### SET PROBLEM
Would you copy out the whole listing exactly as given?

# # # # # # #

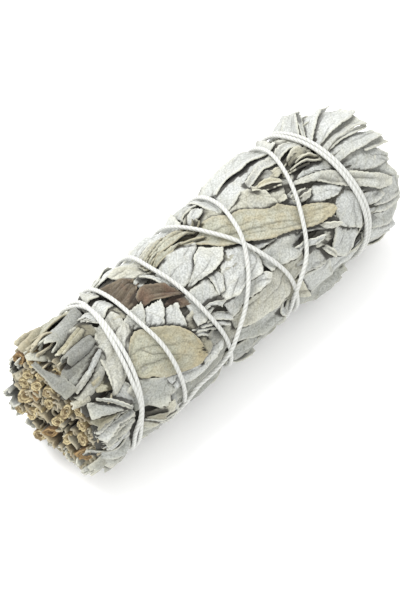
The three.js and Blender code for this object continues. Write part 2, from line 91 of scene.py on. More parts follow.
@dataclass(frozen=True)
class Leaf:
    """One leaf: its two edges on the skin from root to tip, and how it is shaped and coloured. Lengths are in
    millimetres and angles in degrees. A leaf that stands free of the skin has a width and a tip in place of
    edges. Curl is in radians from the middle to an edge, and roll is how high one edge turns up, by chance
    where it is None. Shade goes from -1 for dull to 1 for pale; warm, dim and age go from 0 to 1. Dim paints
    the leaf darker: painted shade where a leaf stands for a gap, lies in a hollow or lies low on the flank,
    and a darker tone on a few others."""

    left: tuple[Point, ...] = ()
    right: tuple[Point, ...] = ()
    width: float = 0.0
    tip: Tip = Tip.ROUND
    lift: float = 0.0
    fold: float = 0.0
    curl: float = 0.0
    crumple: float = 0.13
    hem: float = 0.14
    sink: float = 0.8
    grow: float = 0.35
    shade: float = 0.0
    warm: float = 0.0
    dim: float = 0.0
    age: float = 0.0
    rib: float = 0.2
    ragged: float = 0.15
    flare: float = 0.0
    roll: float | None = None
    creases: int = 2
    pleat: float = 0.0
    spacing: float = 0.36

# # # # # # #

### SOLUTION TO THE EXERCISE
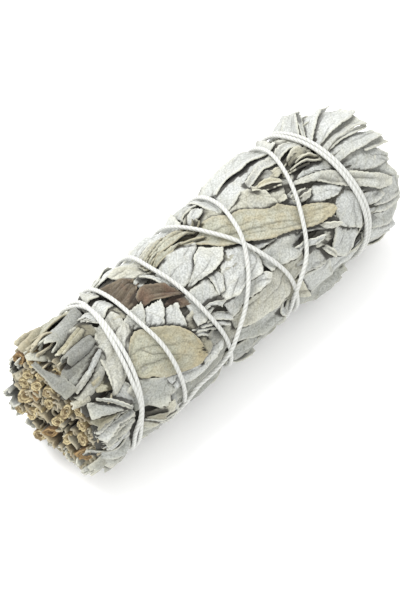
The three.js and Blender code for this object continues. Write part 2, from line 91 of scene.py on. More parts follow.
@dataclass(frozen=True)
class Leaf:
    """One leaf: its two edges on the skin from root to tip, and how it is shaped and coloured. Lengths are in
    millimetres and angles in degrees. A leaf that stands free of the skin has a width and a tip in place of
    edges. Curl is in radians from the middle to an edge, and roll is how high one edge turns up, by chance
    where it is None. Shade goes from -1 for dull to 1 for pale; warm, dim and age go from 0 to 1. Dim paints
    the leaf darker: painted shade where a leaf stands for a gap, lies in a hollow or lies low on the flank,
    and a darker tone on a few others."""

    left: tuple[Point, ...] = ()
    right: tuple[Point, ...] = ()
    width: float = 0.0
    tip: Tip = Tip.ROUND
    lift: float = 0.0
    fold: float = 0.0
    curl: float = 0.0
    crumple: float = 0.13
    hem: float = 0.14
    sink: float = 0.8
    grow: float = 0.35
    shade: float = 0.0
    warm: float = 0.0
    dim: float = 0.0
    age: float = 0.0
    rib: float = 0.2
    ragged: float = 0.15
    flare: float = 0.0
    roll: float | None = None
    creases: int = 2
    pleat: float = 0.0
    spacing: float = 0.36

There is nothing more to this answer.